Start of PROVIDED DATA
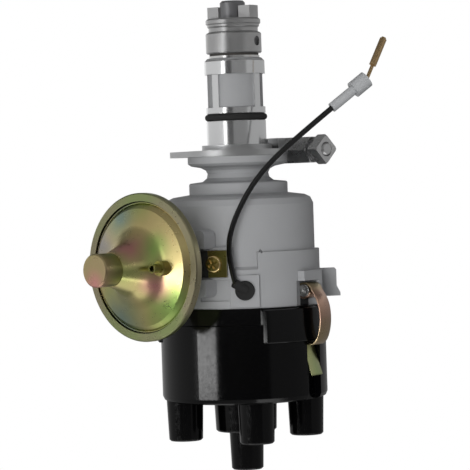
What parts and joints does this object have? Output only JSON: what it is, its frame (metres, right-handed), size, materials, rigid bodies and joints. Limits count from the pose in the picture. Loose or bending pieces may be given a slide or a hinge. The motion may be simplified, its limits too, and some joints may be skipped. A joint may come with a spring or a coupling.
{
  "type": "ignition distributor",
  "caption": "Ignition distributor for a four cylinder engine: clamped shank with drive dog, contact breaker, flyweight and vacuum advance, clipped cap and low tension lead.",
  "frame": {"origin": "on the drive shaft's axis, at the face of the housing flange that the clamp plate seats against", "axes": "+Z along the shaft towards the cap; +X 8.5 degrees clockwise of the vacuum unit seen from above; the cap clips lie along Y"},
  "size_m": [0.1462, 0.1258, 0.236],
  "materials": {
    "cast_aluminium": "satin as-cast",
    "turned_aluminium": "fine turned",
    "steel": "bright turned",
    "dark_steel": "oiled, ground",
    "zinc_yellow": "yellow passivated zinc, iridescent",
    "black_steel": "black",
    "cap_moulding": "gloss black thermoset",
    "rotor_moulding": "gloss brown thermoset",
    "rubber": "matt black",
    "bronze": "sintered bronze",
    "brass": "bright",
    "carbon": "moulded carbon",
    "fibre": "fibre washer and heel",
    "contact_metal": "polished",
    "lead_insulation": "gloss black insulation",
    "sleeve_plastic": "translucent grey white"
  },
  "bodies": {
    "body": {"housing": "cast_aluminium", "shank_bush": "bronze", "shank_o_ring": "rubber", "base_plate": "steel", "base_screws": "steel", "vacuum_rear_shell": "zinc_yellow", "vacuum_front_shell": "zinc_yellow", "vacuum_end_cap": "zinc_yellow", "vacuum_nipple": "zinc_yellow", "vacuum_bracket": "black_steel", "vacuum_tab": "zinc_yellow", "vacuum_screw": "brass", "diaphragm": "rubber", "vacuum_spring": "steel", "cap": "cap_moulding", "cap_electrodes": "brass", "coil_insert": "brass", "carbon_brush": "carbon", "brush_spring": "steel", "clip_pins": "steel", "lt_grommet": "rubber", "lt_lead": "lead_insulation", "lt_lead_inner": "lead_insulation", "terminal_sleeve": "sleeve_plastic", "bullet_terminal": "brass"},
    "shaft": {"drive_shaft": "dark_steel", "drive_dog": "steel", "dog_pin": "dark_steel", "thrust_washer_steel": "steel", "thrust_washer_fibre": "fibre", "distance_collar": "steel", "action_plate": "steel", "weight_springs": "steel", "cam_screw": "steel"},
    "cam_and_rotor": {"cam": "dark_steel", "rotor_arm": "rotor_moulding", "rotor_blade": "brass", "rotor_spring": "brass"},
    "weight_a": {"flyweight_a": "steel"},
    "weight_b": {"flyweight_b": "steel"},
    "points_plate": {"breaker_plate": "zinc_yellow", "contact_bracket": "steel", "fixed_contact": "contact_metal", "contact_screw": "brass", "terminal_post": "brass", "capacitor": "steel", "capacitor_strap": "steel"},
    "points_arm": {"breaker_arm": "steel", "breaker_heel": "fibre", "moving_contact": "contact_metal", "arm_spring": "steel"},
    "vacuum_rod": {"vacuum_link": "steel", "diaphragm_plate": "steel"},
    "clip_front": {"cap_clip_front": "zinc_yellow"},
    "clip_rear": {"cap_clip_rear": "zinc_yellow"},
    "clamp": {"clamp_plate": "turned_aluminium", "pinch_sleeve": "steel", "spring_washer": "steel", "pinch_nut": "steel", "pinch_bolt": "steel"}
  },
  "joints": [
    {"name": "shaft_spin", "type": "hinge", "parent": "body", "child": "shaft", "pos_m": [0, 0, 0], "axis": [0, 0, 1], "continuous": true},
    {"name": "weight_a_swing", "type": "hinge", "parent": "shaft", "child": "weight_a", "pos_m": [0.024, 0, 0.032], "axis": [0, 0, -1], "range_deg": [0, 12]},
    {"name": "weight_b_swing", "type": "hinge", "parent": "shaft", "child": "weight_b", "pos_m": [-0.024, 0, 0.032], "axis": [0, 0, -1], "range_deg": [0, 12]},
    {"name": "cam_advance", "type": "hinge", "parent": "shaft", "child": "cam_and_rotor", "pos_m": [0, 0, 0.04], "axis": [0, 0, 1], "range_deg": [0, 12], "deforming": ["weight_springs"]},
    {"name": "vacuum_advance", "type": "hinge", "parent": "body", "child": "points_plate", "pos_m": [0, 0, 0.045], "axis": [0, 0, -1], "range_deg": [0, 10], "deforming": ["lt_lead_inner"]},
    {"name": "vacuum_pull", "type": "slide", "parent": "body", "child": "vacuum_rod", "axis": [0.989, 0.1478, 0], "range_m": [0, 0.0039], "deforming": ["diaphragm", "vacuum_spring"]},
    {"name": "points_swing", "type": "hinge", "parent": "points_plate", "child": "points_arm", "pos_m": [0.016, -0.017, 0.05], "axis": [0, 0, -1], "range_deg": [0, 0.85], "deforming": ["arm_spring"]},
    {"name": "clip_front_swing", "type": "hinge", "parent": "body", "child": "clip_front", "pos_m": [0, -0.0395, 0.0677], "axis": [1, 0, 0], "range_deg": [0, 75]},
    {"name": "clip_rear_swing", "type": "hinge", "parent": "body", "child": "clip_rear", "pos_m": [0, 0.0395, 0.0677], "axis": [-1, 0, 0], "range_deg": [0, 75]},
    {"name": "clamp_turn", "type": "hinge", "parent": "body", "child": "clamp", "pos_m": [0, 0, 0], "axis": [0, 0, 1], "range_deg": [-15, 15]}
  ],
  "couplings": [
    {"joint": "weight_b_swing", "follows": "weight_a_swing", "ratio": 1},
    {"joint": "cam_advance", "follows": "weight_a_swing", "ratio": 1},
    {"joint": "vacuum_pull", "follows": "vacuum_advance", "m_per_rad": 0.022}
  ]
}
End of PROVIDED DATA
WRITTEN PROBLEM
Exactly reproduce the material above.

TASK RESULT
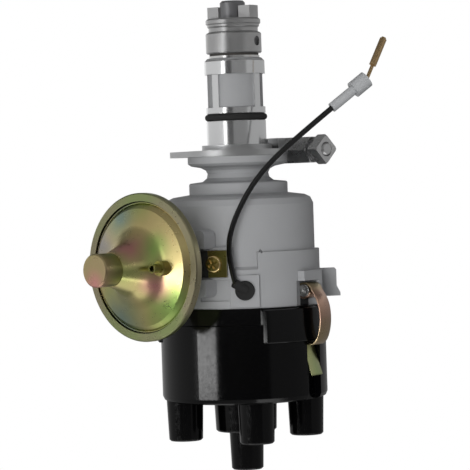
What parts and joints does this object have? Output only JSON: what it is, its frame (metres, right-handed), size, materials, rigid bodies and joints. Limits count from the pose in the picture. Loose or bending pieces may be given a slide or a hinge. The motion may be simplified, its limits too, and some joints may be skipped. A joint may come with a spring or a coupling.
{
  "type": "ignition distributor",
  "caption": "Ignition distributor for a four cylinder engine: clamped shank with drive dog, contact breaker, flyweight and vacuum advance, clipped cap and low tension lead.",
  "frame": {"origin": "on the drive shaft's axis, at the face of the housing flange that the clamp plate seats against", "axes": "+Z along the shaft towards the cap; +X 8.5 degrees clockwise of the vacuum unit seen from above; the cap clips lie along Y"},
  "size_m": [0.1462, 0.1258, 0.236],
  "materials": {
    "cast_aluminium": "satin as-cast",
    "turned_aluminium": "fine turned",
    "steel": "bright turned",
    "dark_steel": "oiled, ground",
    "zinc_yellow": "yellow passivated zinc, iridescent",
    "black_steel": "black",
    "cap_moulding": "gloss black thermoset",
    "rotor_moulding": "gloss brown thermoset",
    "rubber": "matt black",
    "bronze": "sintered bronze",
    "brass": "bright",
    "carbon": "moulded carbon",
    "fibre": "fibre washer and heel",
    "contact_metal": "polished",
    "lead_insulation": "gloss black insulation",
    "sleeve_plastic": "translucent grey white"
  },
  "bodies": {
    "body": {"housing": "cast_aluminium", "shank_bush": "bronze", "shank_o_ring": "rubber", "base_plate": "steel", "base_screws": "steel", "vacuum_rear_shell": "zinc_yellow", "vacuum_front_shell": "zinc_yellow", "vacuum_end_cap": "zinc_yellow", "vacuum_nipple": "zinc_yellow", "vacuum_bracket": "black_steel", "vacuum_tab": "zinc_yellow", "vacuum_screw": "brass", "diaphragm": "rubber", "vacuum_spring": "steel", "cap": "cap_moulding", "cap_electrodes": "brass", "coil_insert": "brass", "carbon_brush": "carbon", "brush_spring": "steel", "clip_pins": "steel", "lt_grommet": "rubber", "lt_lead": "lead_insulation", "lt_lead_inner": "lead_insulation", "terminal_sleeve": "sleeve_plastic", "bullet_terminal": "brass"},
    "shaft": {"drive_shaft": "dark_steel", "drive_dog": "steel", "dog_pin": "dark_steel", "thrust_washer_steel": "steel", "thrust_washer_fibre": "fibre", "distance_collar": "steel", "action_plate": "steel", "weight_springs": "steel", "cam_screw": "steel"},
    "cam_and_rotor": {"cam": "dark_steel", "rotor_arm": "rotor_moulding", "rotor_blade": "brass", "rotor_spring": "brass"},
    "weight_a": {"flyweight_a": "steel"},
    "weight_b": {"flyweight_b": "steel"},
    "points_plate": {"breaker_plate": "zinc_yellow", "contact_bracket": "steel", "fixed_contact": "contact_metal", "contact_screw": "brass", "terminal_post": "brass", "capacitor": "steel", "capacitor_strap": "steel"},
    "points_arm": {"breaker_arm": "steel", "breaker_heel": "fibre", "moving_contact": "contact_metal", "arm_spring": "steel"},
    "vacuum_rod": {"vacuum_link": "steel", "diaphragm_plate": "steel"},
    "clip_front": {"cap_clip_front": "zinc_yellow"},
    "clip_rear": {"cap_clip_rear": "zinc_yellow"},
    "clamp": {"clamp_plate": "turned_aluminium", "pinch_sleeve": "steel", "spring_washer": "steel", "pinch_nut": "steel", "pinch_bolt": "steel"}
  },
  "joints": [
    {"name": "shaft_spin", "type": "hinge", "parent": "body", "child": "shaft", "pos_m": [0, 0, 0], "axis": [0, 0, 1], "continuous": true},
    {"name": "weight_a_swing", "type": "hinge", "parent": "shaft", "child": "weight_a", "pos_m": [0.024, 0, 0.032], "axis": [0, 0, -1], "range_deg": [0, 12]},
    {"name": "weight_b_swing", "type": "hinge", "parent": "shaft", "child": "weight_b", "pos_m": [-0.024, 0, 0.032], "axis": [0, 0, -1], "range_deg": [0, 12]},
    {"name": "cam_advance", "type": "hinge", "parent": "shaft", "child": "cam_and_rotor", "pos_m": [0, 0, 0.04], "axis": [0, 0, 1], "range_deg": [0, 12], "deforming": ["weight_springs"]},
    {"name": "vacuum_advance", "type": "hinge", "parent": "body", "child": "points_plate", "pos_m": [0, 0, 0.045], "axis": [0, 0, -1], "range_deg": [0, 10], "deforming": ["lt_lead_inner"]},
    {"name": "vacuum_pull", "type": "slide", "parent": "body", "child": "vacuum_rod", "axis": [0.989, 0.1478, 0], "range_m": [0, 0.0039], "deforming": ["diaphragm", "vacuum_spring"]},
    {"name": "points_swing", "type": "hinge", "parent": "points_plate", "child": "points_arm", "pos_m": [0.016, -0.017, 0.05], "axis": [0, 0, -1], "range_deg": [0, 0.85], "deforming": ["arm_spring"]},
    {"name": "clip_front_swing", "type": "hinge", "parent": "body", "child": "clip_front", "pos_m": [0, -0.0395, 0.0677], "axis": [1, 0, 0], "range_deg": [0, 75]},
    {"name": "clip_rear_swing", "type": "hinge", "parent": "body", "child": "clip_rear", "pos_m": [0, 0.0395, 0.0677], "axis": [-1, 0, 0], "range_deg": [0, 75]},
    {"name": "clamp_turn", "type": "hinge", "parent": "body", "child": "clamp", "pos_m": [0, 0, 0], "axis": [0, 0, 1], "range_deg": [-15, 15]}
  ],
  "couplings": [
    {"joint": "weight_b_swing", "follows": "weight_a_swing", "ratio": 1},
    {"joint": "cam_advance", "follows": "weight_a_swing", "ratio": 1},
    {"joint": "vacuum_pull", "follows": "vacuum_advance", "m_per_rad": 0.022}
  ]
}